Mitologia e Controle Social: A lenda também serviu como um meio de controle social, reforçando a ideia de que o conhecimento devia ser controlado pela Igreja e que qualquer desvio para “magia” ou ciências ocultas estava ligado ao mal. Ao demonizar Silvestre II postumamente, a narrativa ajudava a manter o status quo e a deter outros de seguir caminhos semelhantes.
Legado e Redescoberta
Redescoberta Moderna: Em tempos modernos, Silvestre II é frequentemente reavaliado como um precursor do Renascimento, um homem cuja paixão pelo conhecimento e pela inovação abriu portas para avanços significativos na Europa medieval. Historiadores agora veem suas realizações sob uma luz mais favorável, destacando sua contribuição para a educação e a ciência, em vez de se concentrar nas lendas obscuras associadas a ele.
Contribuições Científicas: Sua introdução do ábaco e dos numerais arábicos na Europa Ocidental foram marcos significativos que facilitaram a evolução do cálculo e da matemática no continente. Além disso, seu interesse em astronomia ajudou a pavimentar o caminho para futuros desenvolvimentos nessa área.
Símbolo de Ambição e Conquista: Silvestre II tornou-se um símbolo de ambição intelectual e do potencial humano para alcançar o conhecimento, mesmo em tempos de superstição e medo. Sua vida e lenda servem como um lembrete de como o avanço e a inovação são frequentemente resistidos pelas forças conservadoras da sociedade.

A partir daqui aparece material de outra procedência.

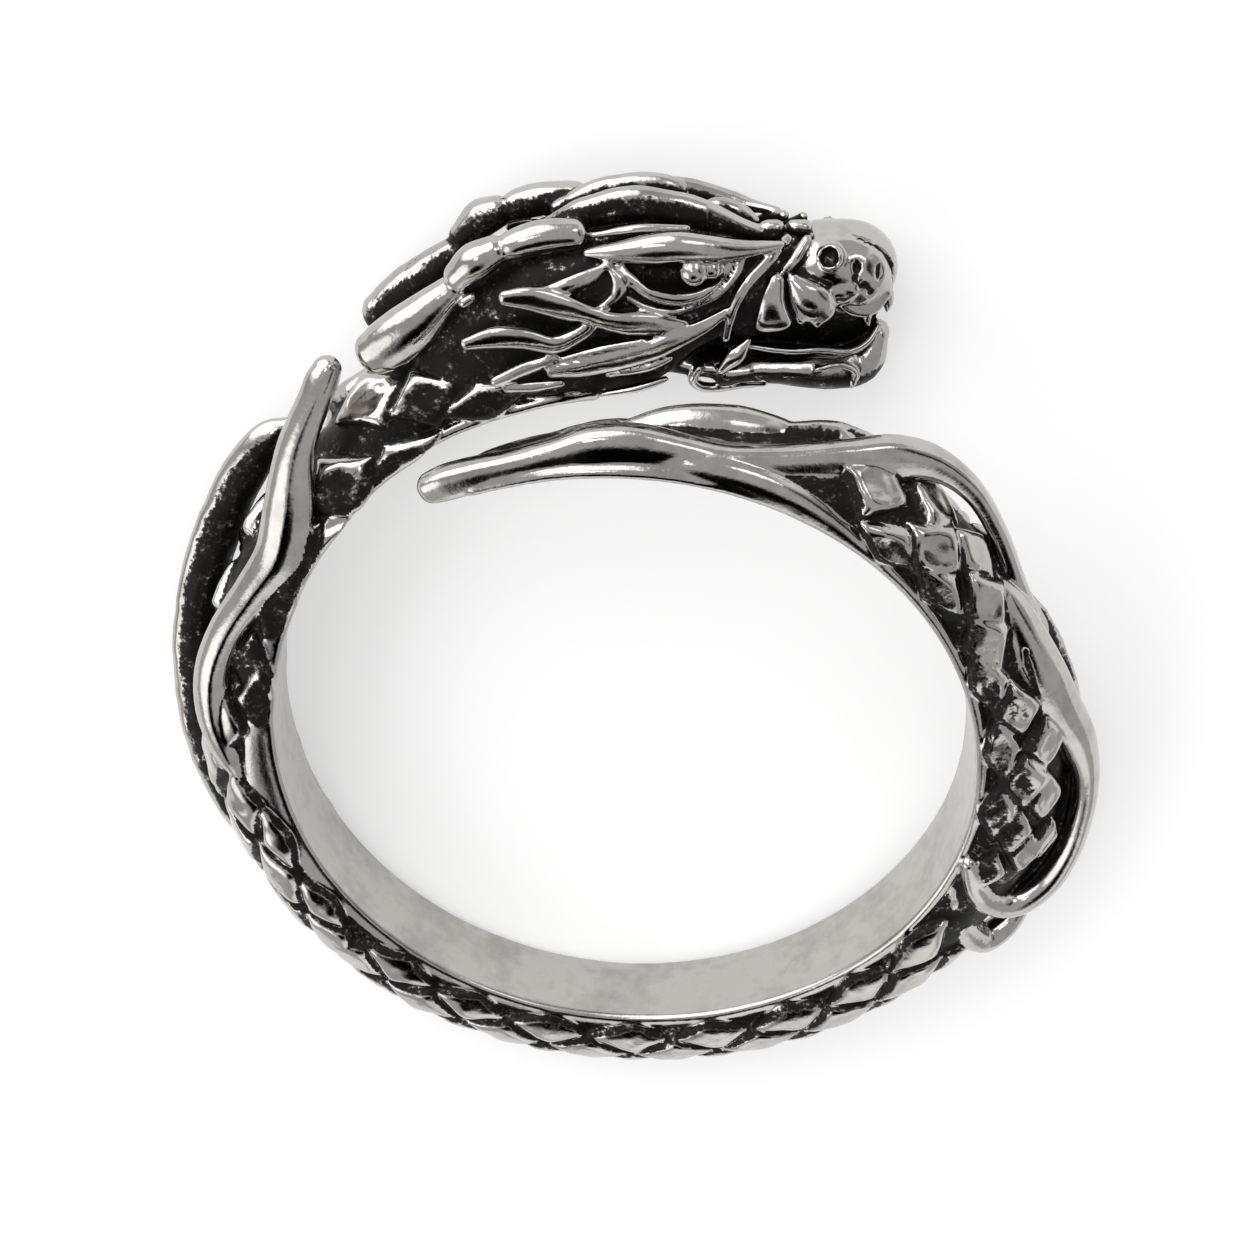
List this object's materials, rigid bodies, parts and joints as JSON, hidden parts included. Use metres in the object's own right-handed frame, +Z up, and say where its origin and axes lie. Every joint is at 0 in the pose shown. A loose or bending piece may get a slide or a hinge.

Conclusão: Entre o Mito e a Realidade
A história do Papa Silvestre II, o pontífice que supostamente negociou com o diabo, é um exemplo fascinante de como o medo e a superstição podem distorcer a percepção de figuras históricas. Enquanto a lenda de seu pacto demoníaco reflete as tensões da Idade Média entre conhecimento e crença, a realidade de suas contribuições para a ciência e a Igreja destaca a complexidade de sua vida e legado.
No fim das contas, a lenda do pacto com o diabo é uma metáfora poderosa que ressoa com a eterna luta humana entre o desejo de conhecimento e a necessidade de fé e ordem. Silvestre II permanece uma figura emblemática na história da Igreja, simbolizando tanto os perigos quanto as promessas da busca pelo saber.